[start of DATA TO USE]
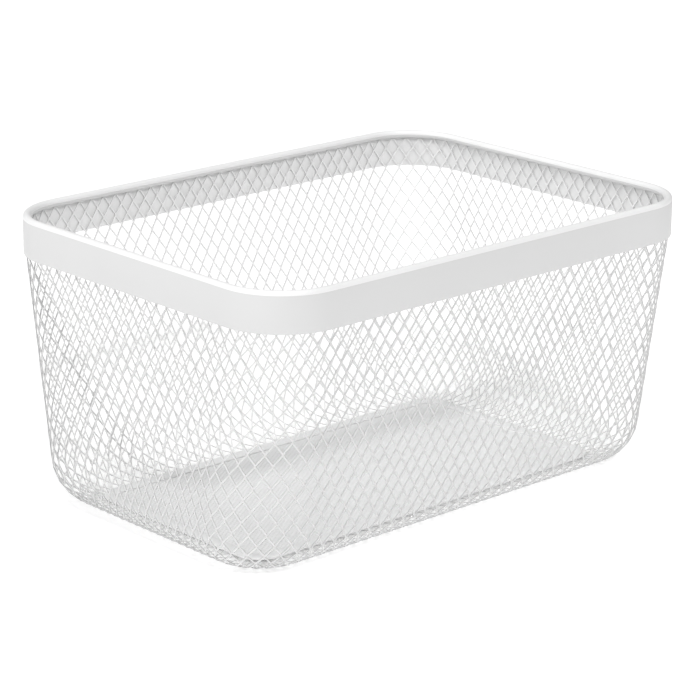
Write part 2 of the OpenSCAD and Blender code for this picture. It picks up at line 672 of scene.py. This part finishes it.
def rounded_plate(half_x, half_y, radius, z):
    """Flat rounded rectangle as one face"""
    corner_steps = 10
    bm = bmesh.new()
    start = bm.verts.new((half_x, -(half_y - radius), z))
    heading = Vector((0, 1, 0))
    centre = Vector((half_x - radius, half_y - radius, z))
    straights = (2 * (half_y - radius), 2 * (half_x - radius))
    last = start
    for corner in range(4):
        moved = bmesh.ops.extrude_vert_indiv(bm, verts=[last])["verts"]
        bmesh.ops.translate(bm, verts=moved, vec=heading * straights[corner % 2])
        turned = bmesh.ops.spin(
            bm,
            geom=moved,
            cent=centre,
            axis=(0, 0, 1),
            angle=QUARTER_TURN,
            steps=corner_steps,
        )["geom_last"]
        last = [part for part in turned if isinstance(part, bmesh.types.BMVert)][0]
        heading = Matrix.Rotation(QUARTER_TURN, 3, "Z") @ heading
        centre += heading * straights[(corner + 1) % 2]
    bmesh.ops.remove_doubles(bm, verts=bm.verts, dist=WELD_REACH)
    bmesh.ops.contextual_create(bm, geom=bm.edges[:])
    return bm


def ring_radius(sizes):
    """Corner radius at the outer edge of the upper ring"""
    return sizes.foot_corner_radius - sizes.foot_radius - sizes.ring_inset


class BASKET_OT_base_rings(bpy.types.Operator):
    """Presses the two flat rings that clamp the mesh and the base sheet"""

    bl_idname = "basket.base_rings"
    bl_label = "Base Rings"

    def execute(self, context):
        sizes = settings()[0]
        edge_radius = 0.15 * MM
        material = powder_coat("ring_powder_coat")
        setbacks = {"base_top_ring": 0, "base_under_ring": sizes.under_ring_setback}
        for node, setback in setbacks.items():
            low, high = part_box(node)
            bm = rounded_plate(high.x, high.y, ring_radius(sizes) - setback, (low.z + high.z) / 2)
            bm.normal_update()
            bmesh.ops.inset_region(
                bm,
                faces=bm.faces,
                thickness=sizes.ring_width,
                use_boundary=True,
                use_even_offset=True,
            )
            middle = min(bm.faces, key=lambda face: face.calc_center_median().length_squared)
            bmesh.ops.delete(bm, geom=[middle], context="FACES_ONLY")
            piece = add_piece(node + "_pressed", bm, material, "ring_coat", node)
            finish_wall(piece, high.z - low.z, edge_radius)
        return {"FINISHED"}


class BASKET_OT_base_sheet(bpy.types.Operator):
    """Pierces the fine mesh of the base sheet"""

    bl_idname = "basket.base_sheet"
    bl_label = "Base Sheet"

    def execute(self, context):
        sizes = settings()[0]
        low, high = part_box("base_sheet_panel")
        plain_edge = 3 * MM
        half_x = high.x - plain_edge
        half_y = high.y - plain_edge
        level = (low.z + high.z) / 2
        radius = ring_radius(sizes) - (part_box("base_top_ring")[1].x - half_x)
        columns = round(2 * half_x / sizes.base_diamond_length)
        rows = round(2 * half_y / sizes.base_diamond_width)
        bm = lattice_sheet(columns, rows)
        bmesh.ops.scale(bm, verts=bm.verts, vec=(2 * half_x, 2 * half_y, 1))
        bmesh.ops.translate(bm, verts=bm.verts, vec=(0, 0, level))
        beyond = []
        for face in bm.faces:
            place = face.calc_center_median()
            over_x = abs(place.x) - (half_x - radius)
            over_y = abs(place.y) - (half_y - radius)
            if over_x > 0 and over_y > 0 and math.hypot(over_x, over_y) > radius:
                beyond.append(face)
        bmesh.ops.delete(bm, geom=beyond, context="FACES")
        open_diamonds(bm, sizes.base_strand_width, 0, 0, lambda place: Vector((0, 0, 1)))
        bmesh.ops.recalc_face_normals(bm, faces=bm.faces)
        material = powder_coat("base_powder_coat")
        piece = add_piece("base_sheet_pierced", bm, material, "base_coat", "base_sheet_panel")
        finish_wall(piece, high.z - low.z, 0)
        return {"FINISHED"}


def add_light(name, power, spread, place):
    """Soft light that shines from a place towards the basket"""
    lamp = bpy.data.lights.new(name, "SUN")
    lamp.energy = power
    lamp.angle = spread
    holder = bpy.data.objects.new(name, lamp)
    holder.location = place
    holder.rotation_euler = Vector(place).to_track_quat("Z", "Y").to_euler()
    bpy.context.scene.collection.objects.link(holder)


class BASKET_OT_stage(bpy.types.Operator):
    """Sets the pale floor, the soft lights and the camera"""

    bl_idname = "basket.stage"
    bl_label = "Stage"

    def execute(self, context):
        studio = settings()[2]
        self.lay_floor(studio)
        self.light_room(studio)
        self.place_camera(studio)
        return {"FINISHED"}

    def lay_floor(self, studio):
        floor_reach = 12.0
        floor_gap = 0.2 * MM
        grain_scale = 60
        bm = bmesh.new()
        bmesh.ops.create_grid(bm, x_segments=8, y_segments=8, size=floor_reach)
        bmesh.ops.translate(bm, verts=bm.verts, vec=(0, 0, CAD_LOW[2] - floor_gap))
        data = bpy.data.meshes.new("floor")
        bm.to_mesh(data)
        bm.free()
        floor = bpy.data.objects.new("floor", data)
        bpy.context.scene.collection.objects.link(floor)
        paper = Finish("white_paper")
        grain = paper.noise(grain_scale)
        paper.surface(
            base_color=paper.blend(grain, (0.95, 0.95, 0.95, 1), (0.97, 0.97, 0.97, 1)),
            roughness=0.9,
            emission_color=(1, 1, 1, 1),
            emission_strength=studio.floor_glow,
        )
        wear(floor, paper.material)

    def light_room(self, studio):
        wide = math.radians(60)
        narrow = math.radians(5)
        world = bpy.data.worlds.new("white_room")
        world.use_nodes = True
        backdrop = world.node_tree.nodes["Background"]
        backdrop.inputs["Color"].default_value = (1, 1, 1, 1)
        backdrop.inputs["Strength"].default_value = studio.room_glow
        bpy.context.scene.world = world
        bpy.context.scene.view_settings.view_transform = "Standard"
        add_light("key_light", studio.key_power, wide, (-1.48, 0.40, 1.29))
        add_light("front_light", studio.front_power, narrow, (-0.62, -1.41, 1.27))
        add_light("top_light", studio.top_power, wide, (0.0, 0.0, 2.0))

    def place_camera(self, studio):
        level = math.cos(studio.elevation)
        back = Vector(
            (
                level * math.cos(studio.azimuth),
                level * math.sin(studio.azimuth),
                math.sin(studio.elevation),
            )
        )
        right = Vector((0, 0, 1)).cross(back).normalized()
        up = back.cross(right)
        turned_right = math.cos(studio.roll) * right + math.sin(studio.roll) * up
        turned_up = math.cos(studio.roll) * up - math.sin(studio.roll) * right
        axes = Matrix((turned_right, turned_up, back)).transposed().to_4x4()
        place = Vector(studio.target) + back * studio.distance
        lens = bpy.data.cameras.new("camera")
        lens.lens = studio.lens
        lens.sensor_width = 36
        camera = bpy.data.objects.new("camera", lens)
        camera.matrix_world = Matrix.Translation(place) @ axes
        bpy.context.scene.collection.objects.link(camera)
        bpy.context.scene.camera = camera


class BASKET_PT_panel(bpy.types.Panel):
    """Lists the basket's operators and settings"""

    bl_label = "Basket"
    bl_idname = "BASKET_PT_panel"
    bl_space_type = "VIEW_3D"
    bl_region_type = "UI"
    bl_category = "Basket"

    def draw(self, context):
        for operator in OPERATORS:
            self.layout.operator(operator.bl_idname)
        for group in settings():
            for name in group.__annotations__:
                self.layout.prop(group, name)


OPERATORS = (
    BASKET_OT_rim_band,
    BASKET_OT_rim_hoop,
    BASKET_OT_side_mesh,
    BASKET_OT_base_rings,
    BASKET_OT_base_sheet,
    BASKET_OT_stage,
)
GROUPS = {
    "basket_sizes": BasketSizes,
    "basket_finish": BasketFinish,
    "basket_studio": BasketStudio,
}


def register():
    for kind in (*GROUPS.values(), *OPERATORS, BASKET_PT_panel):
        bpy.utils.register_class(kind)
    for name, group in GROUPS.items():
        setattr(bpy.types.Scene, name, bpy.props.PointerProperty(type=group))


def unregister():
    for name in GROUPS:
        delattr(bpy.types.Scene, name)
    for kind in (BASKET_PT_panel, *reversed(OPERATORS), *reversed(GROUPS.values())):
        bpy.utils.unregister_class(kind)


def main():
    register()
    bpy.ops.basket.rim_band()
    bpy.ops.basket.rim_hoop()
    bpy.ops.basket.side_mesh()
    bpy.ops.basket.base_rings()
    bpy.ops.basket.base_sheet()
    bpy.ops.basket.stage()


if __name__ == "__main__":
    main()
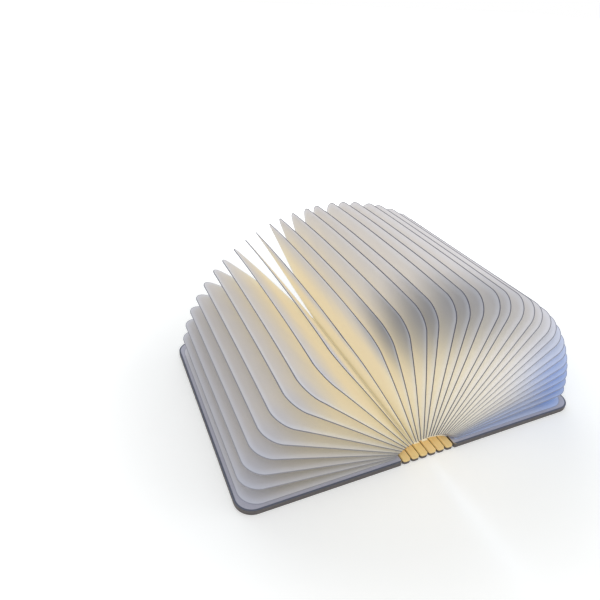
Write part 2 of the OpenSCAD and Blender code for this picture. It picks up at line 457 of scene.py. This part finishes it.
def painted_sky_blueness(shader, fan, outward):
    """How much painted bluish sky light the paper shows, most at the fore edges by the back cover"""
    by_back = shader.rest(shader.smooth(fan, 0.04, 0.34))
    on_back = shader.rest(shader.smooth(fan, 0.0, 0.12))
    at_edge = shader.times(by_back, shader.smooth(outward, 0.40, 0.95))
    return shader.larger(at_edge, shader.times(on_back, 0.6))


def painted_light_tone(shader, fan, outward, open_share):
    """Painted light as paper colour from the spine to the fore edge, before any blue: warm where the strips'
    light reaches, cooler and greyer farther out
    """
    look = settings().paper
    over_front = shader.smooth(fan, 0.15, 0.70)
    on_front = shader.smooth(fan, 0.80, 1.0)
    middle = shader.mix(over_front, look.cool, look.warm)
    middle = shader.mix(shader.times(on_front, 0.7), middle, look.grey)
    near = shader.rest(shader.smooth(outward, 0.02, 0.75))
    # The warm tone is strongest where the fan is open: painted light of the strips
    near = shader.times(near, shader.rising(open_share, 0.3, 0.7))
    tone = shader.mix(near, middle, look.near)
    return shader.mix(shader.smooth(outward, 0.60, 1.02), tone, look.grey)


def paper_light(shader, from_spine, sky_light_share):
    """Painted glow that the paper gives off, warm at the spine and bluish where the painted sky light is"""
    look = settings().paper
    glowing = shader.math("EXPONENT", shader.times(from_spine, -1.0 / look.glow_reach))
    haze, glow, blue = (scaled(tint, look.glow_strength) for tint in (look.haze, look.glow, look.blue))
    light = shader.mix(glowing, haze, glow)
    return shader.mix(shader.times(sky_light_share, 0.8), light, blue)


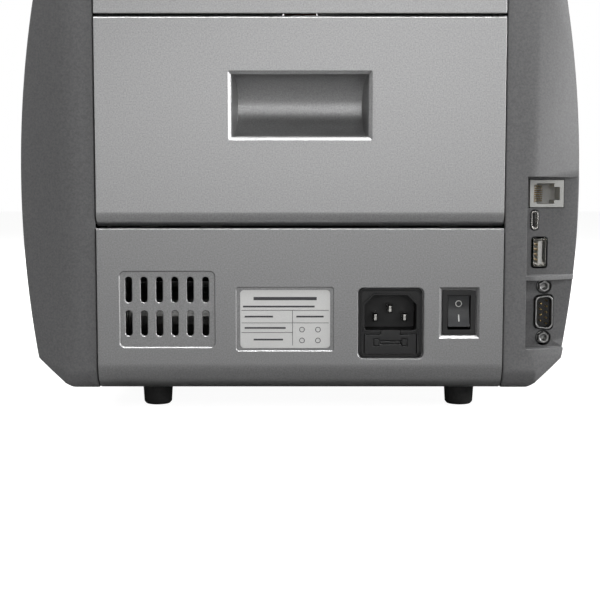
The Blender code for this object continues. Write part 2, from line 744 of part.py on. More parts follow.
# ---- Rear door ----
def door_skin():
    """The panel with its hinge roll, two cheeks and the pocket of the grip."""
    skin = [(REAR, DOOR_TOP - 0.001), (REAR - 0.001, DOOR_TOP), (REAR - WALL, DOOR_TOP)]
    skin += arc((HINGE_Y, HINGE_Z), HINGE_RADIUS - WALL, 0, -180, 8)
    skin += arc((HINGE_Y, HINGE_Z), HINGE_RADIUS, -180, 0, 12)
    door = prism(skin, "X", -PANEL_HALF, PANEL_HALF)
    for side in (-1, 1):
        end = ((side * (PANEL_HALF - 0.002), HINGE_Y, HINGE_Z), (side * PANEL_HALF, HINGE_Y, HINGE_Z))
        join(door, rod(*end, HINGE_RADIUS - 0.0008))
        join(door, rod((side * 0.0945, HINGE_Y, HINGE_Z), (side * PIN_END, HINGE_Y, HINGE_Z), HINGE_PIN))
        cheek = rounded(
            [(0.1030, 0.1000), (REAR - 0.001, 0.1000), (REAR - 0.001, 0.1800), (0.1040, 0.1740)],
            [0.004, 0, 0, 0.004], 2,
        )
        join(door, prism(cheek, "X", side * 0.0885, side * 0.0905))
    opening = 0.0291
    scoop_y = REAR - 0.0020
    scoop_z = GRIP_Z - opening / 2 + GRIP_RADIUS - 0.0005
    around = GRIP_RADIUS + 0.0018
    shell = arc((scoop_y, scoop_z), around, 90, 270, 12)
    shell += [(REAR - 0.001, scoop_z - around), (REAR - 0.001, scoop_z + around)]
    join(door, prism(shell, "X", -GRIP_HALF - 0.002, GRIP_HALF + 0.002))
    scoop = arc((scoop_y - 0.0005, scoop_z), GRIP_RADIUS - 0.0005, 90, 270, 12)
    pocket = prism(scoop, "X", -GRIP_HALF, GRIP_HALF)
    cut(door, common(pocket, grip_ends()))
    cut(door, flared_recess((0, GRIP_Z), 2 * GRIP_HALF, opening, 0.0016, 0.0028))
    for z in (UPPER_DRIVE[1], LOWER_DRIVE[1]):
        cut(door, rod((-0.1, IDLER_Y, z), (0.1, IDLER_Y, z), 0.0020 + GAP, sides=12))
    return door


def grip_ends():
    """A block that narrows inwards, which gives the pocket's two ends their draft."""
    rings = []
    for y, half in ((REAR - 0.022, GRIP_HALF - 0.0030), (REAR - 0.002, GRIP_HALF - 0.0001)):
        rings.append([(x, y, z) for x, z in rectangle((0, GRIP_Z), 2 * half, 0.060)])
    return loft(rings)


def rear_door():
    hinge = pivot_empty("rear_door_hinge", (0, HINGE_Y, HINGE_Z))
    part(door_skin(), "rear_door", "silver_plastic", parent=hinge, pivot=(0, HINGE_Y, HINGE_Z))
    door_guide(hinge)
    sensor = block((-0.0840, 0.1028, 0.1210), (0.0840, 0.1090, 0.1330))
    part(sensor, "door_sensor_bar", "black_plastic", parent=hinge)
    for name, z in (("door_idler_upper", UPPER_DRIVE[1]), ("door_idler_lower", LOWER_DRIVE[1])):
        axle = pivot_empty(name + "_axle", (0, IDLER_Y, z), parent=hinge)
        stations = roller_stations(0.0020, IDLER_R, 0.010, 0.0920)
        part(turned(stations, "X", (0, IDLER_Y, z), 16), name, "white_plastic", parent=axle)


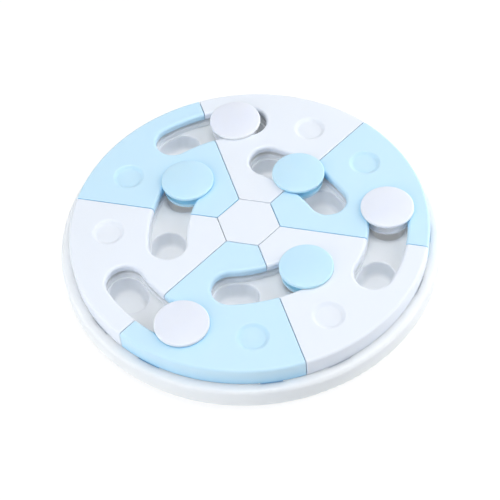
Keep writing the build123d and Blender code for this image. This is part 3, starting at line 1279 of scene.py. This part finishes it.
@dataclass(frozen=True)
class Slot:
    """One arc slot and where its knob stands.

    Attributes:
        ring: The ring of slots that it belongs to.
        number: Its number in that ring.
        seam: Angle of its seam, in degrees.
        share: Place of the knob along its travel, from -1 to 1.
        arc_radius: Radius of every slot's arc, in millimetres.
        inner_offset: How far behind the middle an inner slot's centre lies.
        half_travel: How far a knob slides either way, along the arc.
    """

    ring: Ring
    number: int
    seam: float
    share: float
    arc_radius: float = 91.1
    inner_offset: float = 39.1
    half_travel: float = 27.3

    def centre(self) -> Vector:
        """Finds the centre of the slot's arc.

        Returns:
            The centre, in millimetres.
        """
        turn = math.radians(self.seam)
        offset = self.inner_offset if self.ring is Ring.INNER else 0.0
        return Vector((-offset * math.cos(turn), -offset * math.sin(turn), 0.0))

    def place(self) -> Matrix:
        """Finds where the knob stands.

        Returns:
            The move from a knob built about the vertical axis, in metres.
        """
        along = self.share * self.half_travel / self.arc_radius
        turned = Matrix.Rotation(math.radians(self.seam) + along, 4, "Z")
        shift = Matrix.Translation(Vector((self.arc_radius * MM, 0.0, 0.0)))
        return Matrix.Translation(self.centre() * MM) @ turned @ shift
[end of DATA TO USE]
* [EXERCISE DESCRIPTION]:
Above are the lines; repeat exactly the ones from the line containing "457 of scene.py. This part finishes it." down to the line containing "1.02), tone, look.grey)", both inclusive.

* [FINISHED ANSWER]:
Write part 2 of the OpenSCAD and Blender code for this picture. It picks up at line 457 of scene.py. This part finishes it.
def painted_sky_blueness(shader, fan, outward):
    """How much painted bluish sky light the paper shows, most at the fore edges by the back cover"""
    by_back = shader.rest(shader.smooth(fan, 0.04, 0.34))
    on_back = shader.rest(shader.smooth(fan, 0.0, 0.12))
    at_edge = shader.times(by_back, shader.smooth(outward, 0.40, 0.95))
    return shader.larger(at_edge, shader.times(on_back, 0.6))


def painted_light_tone(shader, fan, outward, open_share):
    """Painted light as paper colour from the spine to the fore edge, before any blue: warm where the strips'
    light reaches, cooler and greyer farther out
    """
    look = settings().paper
    over_front = shader.smooth(fan, 0.15, 0.70)
    on_front = shader.smooth(fan, 0.80, 1.0)
    middle = shader.mix(over_front, look.cool, look.warm)
    middle = shader.mix(shader.times(on_front, 0.7), middle, look.grey)
    near = shader.rest(shader.smooth(outward, 0.02, 0.75))
    # The warm tone is strongest where the fan is open: painted light of the strips
    near = shader.times(near, shader.rising(open_share, 0.3, 0.7))
    tone = shader.mix(near, middle, look.near)
    return shader.mix(shader.smooth(outward, 0.60, 1.02), tone, look.grey)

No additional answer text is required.